Junior doctors have won a court case against a hospital trust over rest breaks which could have far-reaching implications for the NHS.
The 21 doctors said Derby Hospitals NHS Foundation Trust failed to make sure they either took proper breaks or were paid extra for working.
Lord Justice Bean said the trust's method of calculating breaks was "irrational" and a breach of contract.
It is estimated the trainees could be owed £250,000 in unpaid salary.
At the Court of Appeal, Lord Justice Bean said the wider cost to the NHS is "potentially substantial".
Lawyers for Health Secretary Matt Hancock previously told the court the financial implications of the appeal succeeding would be "considerable".
Junior doctors across the NHS should get a 30-minute break every four hours they work or be paid double for the time.
Lord Justice Bean said Derby Hospitals' method was flawed because it used data from advance rotas and not from actual recordings of shift patterns.
Giving the ruling he said: "The defendant's method of calculation is both in breach of the contract on its proper interpretation and also irrational."

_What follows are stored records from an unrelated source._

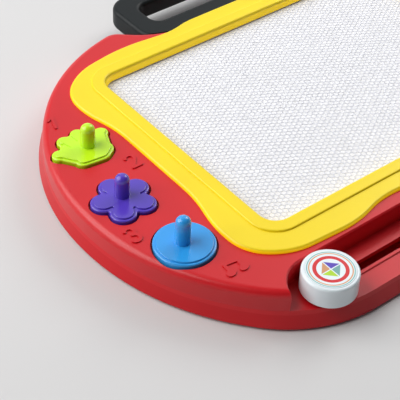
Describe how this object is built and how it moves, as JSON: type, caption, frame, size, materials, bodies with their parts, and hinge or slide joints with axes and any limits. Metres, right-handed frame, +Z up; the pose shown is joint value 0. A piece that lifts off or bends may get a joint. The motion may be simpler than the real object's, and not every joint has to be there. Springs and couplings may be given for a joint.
{
  "type": "magnetic drawing board",
  "caption": "Child's magnetic drawing board with a framed screen, a sliding eraser knob, lift-out stamps with pegs, a magnet pen in a tray and a carry handle.",
  "frame": {"origin": "Underside of the middle rubber foot, on the surface that the board rests on, at the middle of the casing's footprint.", "axes": "+Z up out of the drawing screen, +Y to the carry handle at the back, +X along the eraser's ledge, to the right of a child facing the screen."},
  "size_m": [0.4384, 0.3378, 0.0507],
  "materials": {
    "red_plastic": "moulded, slightly glossy",
    "red_cover_plastic": "moulded, fine texture",
    "yellow_plastic": "moulded, slightly glossy",
    "gasket_rubber": "soft, matt",
    "screen_film": "clear film over white fluid",
    "screen_core": "white fluid in clear honeycomb cells",
    "inner_plastic": "moulded, plain",
    "steel": "zinc plated",
    "black_plastic": "moulded, fine texture",
    "foot_rubber": "soft, matt",
    "white_plastic": "moulded, glossy",
    "label_film": "printed rings, satin",
    "magnet": "flexible magnet, matt",
    "lime_plastic": "moulded, glossy",
    "purple_plastic": "moulded, glossy",
    "blue_plastic": "moulded, glossy"
  },
  "bodies": {
    "board": {"top_casing": "red_plastic", "bottom_cover": "red_cover_plastic", "screen_frame": "yellow_plastic", "screen_gasket": "gasket_rubber", "screen_front_sheet": "screen_film", "honeycomb_core": "screen_core", "screen_back_sheet": "screen_film", "panel_retainer": "inner_plastic", "retainer_screws": "steel", "front_rail": "inner_plastic", "back_rail": "inner_plastic", "handle_lower": "black_plastic", "handle_upper": "black_plastic", "handle_screws": "steel", "casing_screws": "steel", "rubber_feet": "foot_rubber"},
    "eraser": {"eraser_knob": "white_plastic", "knob_label": "label_film", "knob_screw": "steel", "eraser_carriage": "inner_plastic", "eraser_beam": "inner_plastic", "beam_screw": "steel", "eraser_magnet": "magnet"},
    "disc_stamp": {"disc_stamp": "blue_plastic", "disc_magnet": "magnet"},
    "flower_stamp": {"flower_stamp": "purple_plastic", "flower_magnet": "magnet"},
    "hand_stamp": {"hand_stamp": "lime_plastic", "hand_magnet": "magnet"},
    "pen": {"pen_barrel": "blue_plastic", "pen_nose": "yellow_plastic", "pen_magnet": "steel", "pen_cap": "yellow_plastic"}
  },
  "joints": [
    {"name": "eraser_slide", "type": "slide", "parent": "board", "child": "eraser", "axis": [1, 0, 0], "range_m": [-0.0055, 0.2575]},
    {"name": "disc_stamp_lift", "type": "slide", "parent": "board", "child": "disc_stamp", "axis": [0, 0, 1], "range_m": [0, 0.05]},
    {"name": "flower_stamp_lift", "type": "slide", "parent": "board", "child": "flower_stamp", "axis": [0, 0, 1], "range_m": [0, 0.05]},
    {"name": "hand_stamp_lift", "type": "slide", "parent": "board", "child": "hand_stamp", "axis": [0, 0, 1], "range_m": [0, 0.05]},
    {"name": "pen_lift", "type": "slide", "parent": "board", "child": "pen", "axis": [0, 0, 1], "range_m": [0, 0.05]}
  ]
}
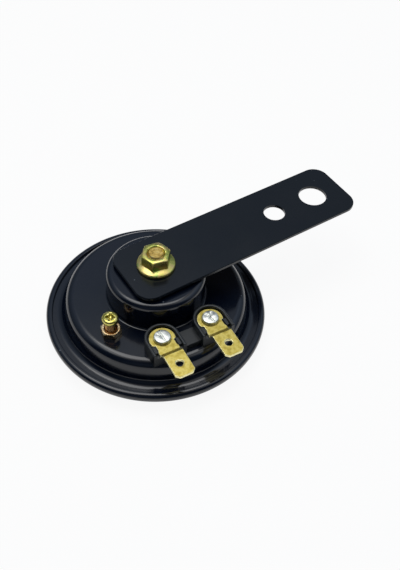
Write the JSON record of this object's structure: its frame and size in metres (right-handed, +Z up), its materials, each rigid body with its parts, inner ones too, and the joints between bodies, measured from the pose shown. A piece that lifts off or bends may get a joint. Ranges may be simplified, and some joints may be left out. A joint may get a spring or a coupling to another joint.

Dr Sarah Hallett, who trained at the Royal Derby Hospital for eight months with 20 other junior doctors in 2013, led the appeal after she lost a High Court challenge last April.
She tweeted the ruling was a "bittersweet victory".
Over 4 years after starting to look into my case, this is something of a bittersweet victory today. It should not have needed to escalate to this level to confirm the importance of accurately assessing if junior doctors are getting breaks. https://t.co/RpJU6sy2Lb— Sarah Hallett (@DrSarahHal) July 30, 2019
The British Medical Association, which backed the appeal, said the judgement was a "significant victory".
It added: "In overturning last year's ruling, the Court of Appeal has established a binding precedent in England and Wales."
A Department of Health said it was "disappointed" and will support Derby Hospitals' next steps.